The Applicant also submitted that there are unusual or exceptional circumstances that warrant the grant of prayers sought in the Application. In support of this assertion, the Applicant invited me to consider the decision of the Supreme Court of Uganda in the case of Arvind Patel v UgandaSCCC Application No. 20 of 2011,where the Court set out the factors to consider in granting bail pending the hearing and determination of an appeal including the character of the applicant, whether or not he is a first offender  and the substantial delay in the determination of the appeal. In this regard, it was submitted that the Applicant was 21 years old at the time of the alleged offence with no previous convictions and further that the Applicant reasonably believed that the Complainant was his wife. It was further submitted that the Applicant had demonstrated good character during the hearing and would undertake to do the same during the hearing of the Appeal.

It was further argued that there has been substantial delay in hearing of the appeal and the Applicant has been serving his sentence since 2009. The Court was urged  to take into consideration the time it will take to hear the Appeal and allow the Application. In this regard, the Applicant relied on the cases of   Simon Mwangi Kirika v Republic (2006) eKLRand Jeoffrey Kitwake Wabuge & Another v Republic 2006 eKLR

The Respondent opposed the Application and submitted that the prosecution established its case beyond reasonable doubt and there are no overwhelming chances of success of the appeal. On the issue of the age of the Complainant that was contested by the Applicant, the Respondent submitted that the issue was not in contention since the same was confirmed through the Birth Certificate that was produced by PW7,the production of which was not objected to by the Applicant.

The Respondent further submitted that the Applicant’s defence that he did not know that the Complainant was aged 15 years at the time could not suffice for the reason that he did not show to the Court of any misrepresentation by the Complainant as to her age. and therefore, he ought to have taken the necessary steps to establish the age of the Complainant before purporting to marry her. The Respondent added that the Applicant, despite having been informed by the Complainant that she was in school , did not make any effort to ascertain her age. The Respondent submitted that the assertion by the Applicant that the complainant was his wife is not a defence available to him under the Sexual Offences Act. The Respondent added that contrary to the Applicant’s submission, the provisions under which the Appellant was convicted did not require the prosecution to prove the element of intention.

The Respondent urged the Court to note that the attendance of the Applicant could not be guaranteed having been convicted of a serious offence that attracts a severe sentence. The Respondent dismissed the Applicant’s argument that there has been substantial delay in the hearing of the appeal since the appeal was filed in 2012 despite the fact that the case was concluded in 2009. The Respondent urged that the Applicant did not demonstrate any ground upon which the Application can be considered and urged the Court to disallow it and order the Appeal to be heard and determined on priority basis.

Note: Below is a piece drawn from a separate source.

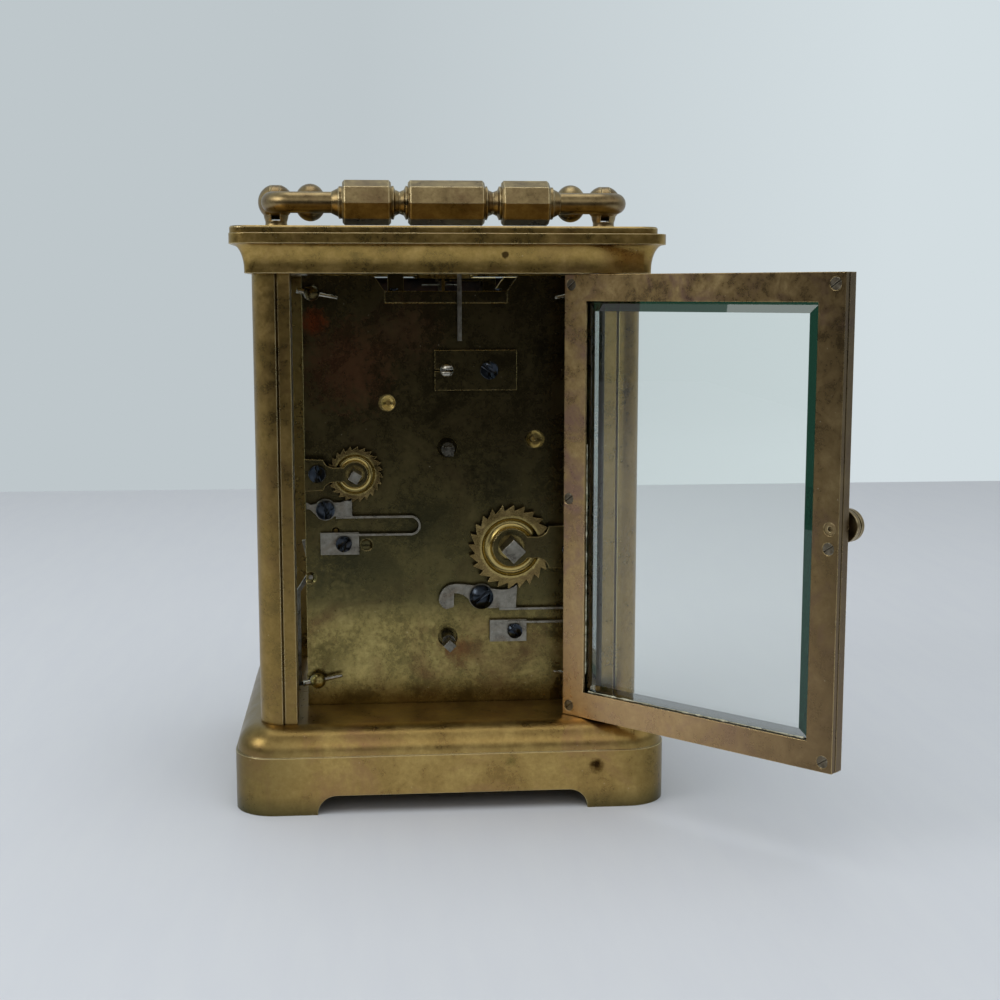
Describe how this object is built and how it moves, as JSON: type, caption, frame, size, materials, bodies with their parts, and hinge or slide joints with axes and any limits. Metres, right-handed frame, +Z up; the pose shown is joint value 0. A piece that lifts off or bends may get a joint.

Under the provisions of Section 357of the Criminal Procedure Code,the Court has discretion to release a convicted person on bail pending the determination of the appeal. The Court must primarily be alive to the fact that the Applicant does not enjoy the presumption of innocence since he has been convicted, and the the presumption is that when the applicant was convicted, he was properly convicted. ( Somo v Republic, Criminal Application No. 105 of 1972, [1972] EA 476).For this reason, the Applicant bears the burden of showing the Court that the appeal has overwhelming chances of success. This was well stated by the Court in the above cited case that:-

“There is little, if any, point in granting the application if the appeal is not thought to have an overwhelming chance of being successful, at least to the extent that the sentence will be interfered with so that the applicant will be granted his liberty by the appeal court…….he must demonstrate, if he wishes to anticipate the result of his appeal and secure his liberty forthwith, that there are exceptional or unusual circumstances in the case. That is why, when he relies on the ground that his appeal will prove successful, he must show that there is an overwhelming probability that it will succeed.”

The Applicant relies on the fact that the prosecution did not prove the element of intention in the offence of defilement. It is his submission that the trial Court failed to consider the inconsistency on the age of the Complainant, thus, the trial Magistrate in convicting him, relied on extraneous matters.  Further, the Applicant believes that the trial Court erroneously relied on uncorroborated evidence of the complainant contrary to the provisions of Section 124of the Evidence Act.On the age of the Complainant, PW2 corroborated the age of PW1, which is further given credence by the documentary evidence. Further, even with the inconsistency referred to, the same does not overturn the fact that the Complainant was a minor at the time of commission of the offence. I do not wish to preempt the appeal by evaluating and analyzing the issues in detail which is for the appellate court to consider. However, I have considered the issues raised in the Amended Petition of Appeal , the submissions and authorities cited and the record of proceedings of the trial Court. I am not persuaded that the Applicant has  demonstrated overwhelming chances of success of the pending appeal.

The fact that there is a risk of delay in the hearing of the appeal thus, the applicant may have served substantially part of the imprisonment term imposed by the trial court is secondary to the existence of overwhelming chances for the success of the appeal. The judgment in this matter was delivered on 9th November 2011. The Applicant was convicted  and sentenced to 20 years imprisonment.This being a single Judge appeal, the hearing is likely to be before the end of the year. Furthermore, the circumstances in the cases relied on by the Applicant on this issue are different and do not render any support to the Applicant’s case.  The principles applicable in Uganda as supported by the corresponding authorities cited do not apply in our jurisdiction. The assertion that there might be delay in the hearing of the appeal, and the good character of the Applicant do not point to any exceptional circumstances.  Accordingly, this Application is dismissed.

Orders accordingly.

SIGNED DATED and DELIVERED in open court this 11th day of July 2013.

A.MBOGHOLI MSAGHA

JUDGE

Section 124 Evidence Act

Evidence of a child can be relied upon even when not corroborated. The evidence of PW1 was supported by PW2 and backed by documentary evidence, the birth certificate.